==== Supplied records

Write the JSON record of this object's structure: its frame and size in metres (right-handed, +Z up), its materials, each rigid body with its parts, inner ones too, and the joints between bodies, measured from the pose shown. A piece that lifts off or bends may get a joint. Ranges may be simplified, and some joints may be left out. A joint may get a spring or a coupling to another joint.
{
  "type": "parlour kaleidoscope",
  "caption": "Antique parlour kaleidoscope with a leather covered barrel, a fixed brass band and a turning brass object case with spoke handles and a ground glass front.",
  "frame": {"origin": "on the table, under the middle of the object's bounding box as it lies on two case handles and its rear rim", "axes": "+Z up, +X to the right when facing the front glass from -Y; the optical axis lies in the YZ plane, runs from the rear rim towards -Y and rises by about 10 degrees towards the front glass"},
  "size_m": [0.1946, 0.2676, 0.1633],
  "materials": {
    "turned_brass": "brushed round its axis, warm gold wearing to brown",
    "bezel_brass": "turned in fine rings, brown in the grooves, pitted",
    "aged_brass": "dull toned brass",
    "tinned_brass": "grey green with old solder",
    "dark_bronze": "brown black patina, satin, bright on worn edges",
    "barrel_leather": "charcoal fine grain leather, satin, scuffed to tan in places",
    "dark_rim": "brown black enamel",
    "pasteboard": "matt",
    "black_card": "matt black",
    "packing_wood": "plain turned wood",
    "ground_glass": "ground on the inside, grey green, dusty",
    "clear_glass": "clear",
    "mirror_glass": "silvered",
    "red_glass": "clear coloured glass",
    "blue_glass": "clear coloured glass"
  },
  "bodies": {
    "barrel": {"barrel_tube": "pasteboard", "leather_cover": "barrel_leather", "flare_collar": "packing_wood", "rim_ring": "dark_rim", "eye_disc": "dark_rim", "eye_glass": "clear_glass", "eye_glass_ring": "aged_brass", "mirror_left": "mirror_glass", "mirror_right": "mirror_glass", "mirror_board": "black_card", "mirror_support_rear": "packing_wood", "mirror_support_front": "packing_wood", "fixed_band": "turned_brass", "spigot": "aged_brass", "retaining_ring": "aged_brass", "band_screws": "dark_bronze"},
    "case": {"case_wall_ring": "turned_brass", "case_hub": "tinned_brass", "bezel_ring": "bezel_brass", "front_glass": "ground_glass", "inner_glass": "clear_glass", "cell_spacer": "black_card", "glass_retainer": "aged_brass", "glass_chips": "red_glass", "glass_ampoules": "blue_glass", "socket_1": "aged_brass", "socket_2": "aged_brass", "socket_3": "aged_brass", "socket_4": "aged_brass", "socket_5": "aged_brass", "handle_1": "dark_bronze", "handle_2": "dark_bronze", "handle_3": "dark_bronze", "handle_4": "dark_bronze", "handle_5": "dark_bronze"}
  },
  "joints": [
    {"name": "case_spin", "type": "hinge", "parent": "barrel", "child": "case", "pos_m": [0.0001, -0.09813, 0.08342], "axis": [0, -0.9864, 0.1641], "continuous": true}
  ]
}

========
==== Supplied records

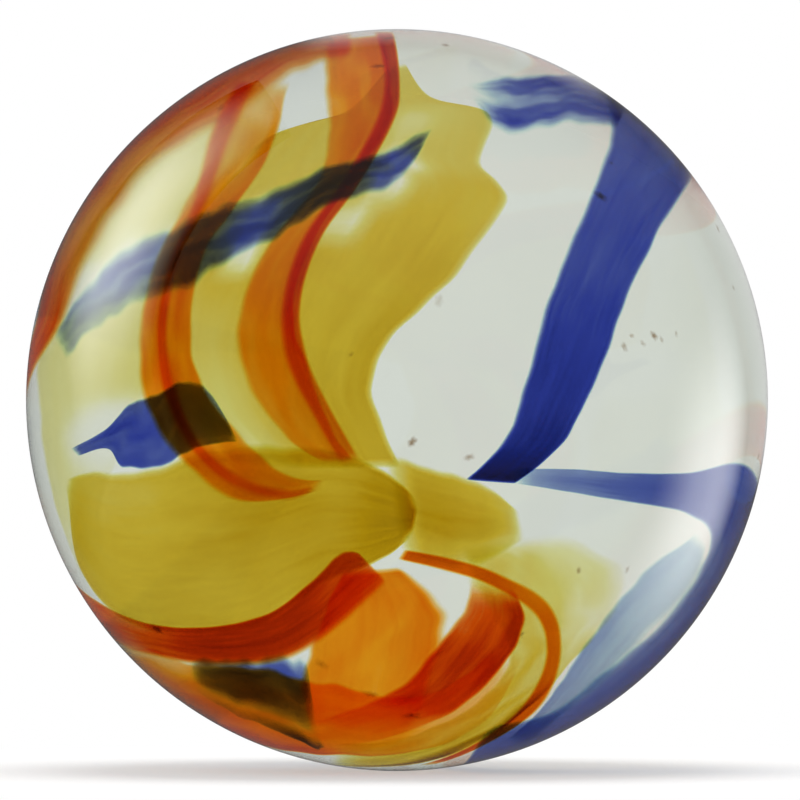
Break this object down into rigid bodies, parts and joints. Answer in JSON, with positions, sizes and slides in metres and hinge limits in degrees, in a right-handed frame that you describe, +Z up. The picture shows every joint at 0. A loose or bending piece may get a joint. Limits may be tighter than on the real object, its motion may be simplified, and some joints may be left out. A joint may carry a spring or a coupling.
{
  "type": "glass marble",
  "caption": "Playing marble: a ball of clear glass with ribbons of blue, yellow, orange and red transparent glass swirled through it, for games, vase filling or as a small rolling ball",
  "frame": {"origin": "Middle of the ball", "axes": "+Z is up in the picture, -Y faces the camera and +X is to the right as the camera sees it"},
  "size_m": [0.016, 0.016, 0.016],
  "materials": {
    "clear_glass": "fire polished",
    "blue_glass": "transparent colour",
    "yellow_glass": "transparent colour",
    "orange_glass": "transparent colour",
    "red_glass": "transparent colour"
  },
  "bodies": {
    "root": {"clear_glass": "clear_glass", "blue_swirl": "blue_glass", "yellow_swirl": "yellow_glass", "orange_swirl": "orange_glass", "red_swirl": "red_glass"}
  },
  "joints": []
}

========
==== Supplied records

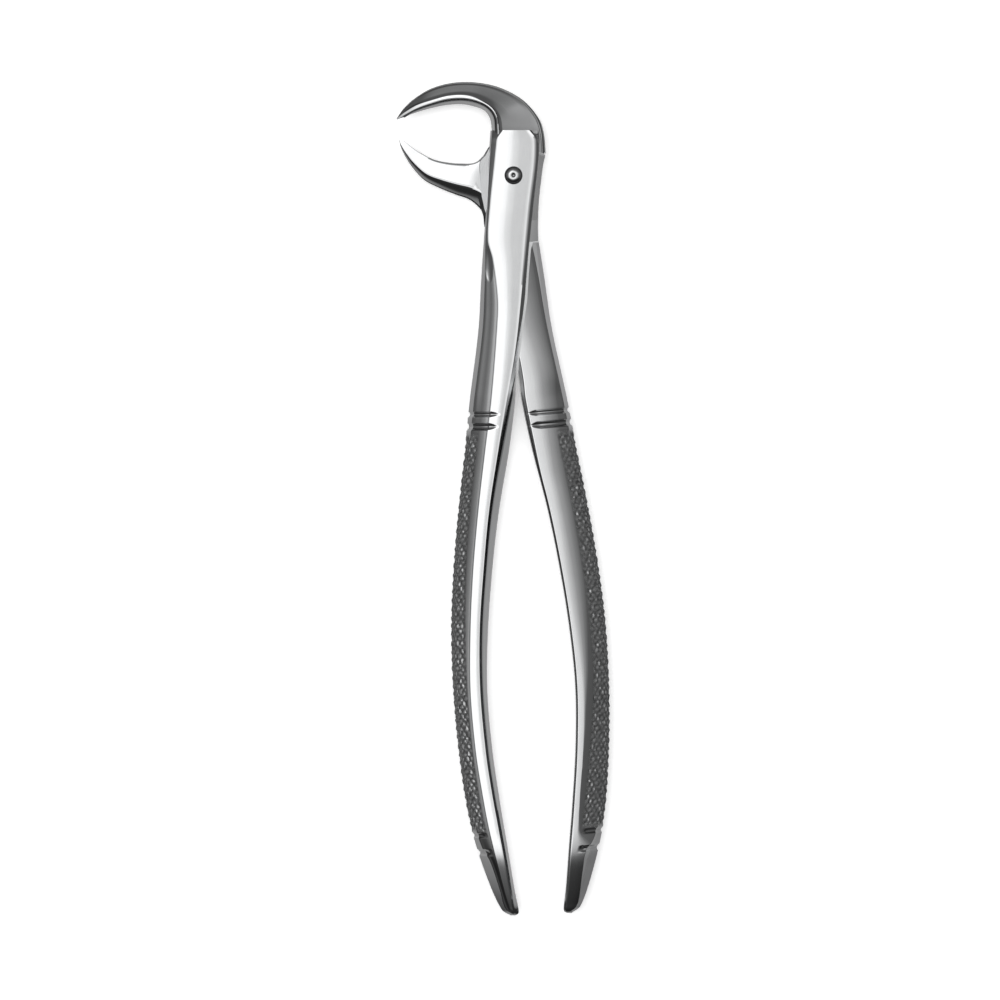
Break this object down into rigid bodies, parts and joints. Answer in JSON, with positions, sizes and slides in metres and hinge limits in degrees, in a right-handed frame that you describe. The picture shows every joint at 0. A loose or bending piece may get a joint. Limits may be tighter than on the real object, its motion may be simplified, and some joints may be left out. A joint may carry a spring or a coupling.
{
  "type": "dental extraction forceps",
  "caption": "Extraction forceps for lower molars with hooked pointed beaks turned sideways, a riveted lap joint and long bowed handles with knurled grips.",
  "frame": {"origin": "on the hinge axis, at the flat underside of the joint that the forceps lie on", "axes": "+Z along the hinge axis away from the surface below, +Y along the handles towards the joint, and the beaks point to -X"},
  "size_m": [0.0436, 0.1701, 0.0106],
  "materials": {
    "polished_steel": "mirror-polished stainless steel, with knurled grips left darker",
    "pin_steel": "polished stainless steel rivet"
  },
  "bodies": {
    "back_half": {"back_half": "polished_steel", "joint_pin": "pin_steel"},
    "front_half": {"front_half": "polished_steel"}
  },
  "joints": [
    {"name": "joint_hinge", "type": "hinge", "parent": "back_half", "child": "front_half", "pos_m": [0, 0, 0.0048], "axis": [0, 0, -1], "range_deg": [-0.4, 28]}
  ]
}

========

**What you need to do**
Check each line of the records for "limits" and copy the ones that contain it.

**Answer to the exercise**
Break this object down into rigid bodies, parts and joints. Answer in JSON, with positions, sizes and slides in metres and hinge limits in degrees, in a right-handed frame that you describe, +Z up. The picture shows every joint at 0. A loose or bending piece may get a joint. Limits may be tighter than on the real object, its motion may be simplified, and some joints may be left out. A joint may carry a spring or a coupling.
Break this object down into rigid bodies, parts and joints. Answer in JSON, with positions, sizes and slides in metres and hinge limits in degrees, in a right-handed frame that you describe. The picture shows every joint at 0. A loose or bending piece may get a joint. Limits may be tighter than on the real object, its motion may be simplified, and some joints may be left out. A joint may carry a spring or a coupling.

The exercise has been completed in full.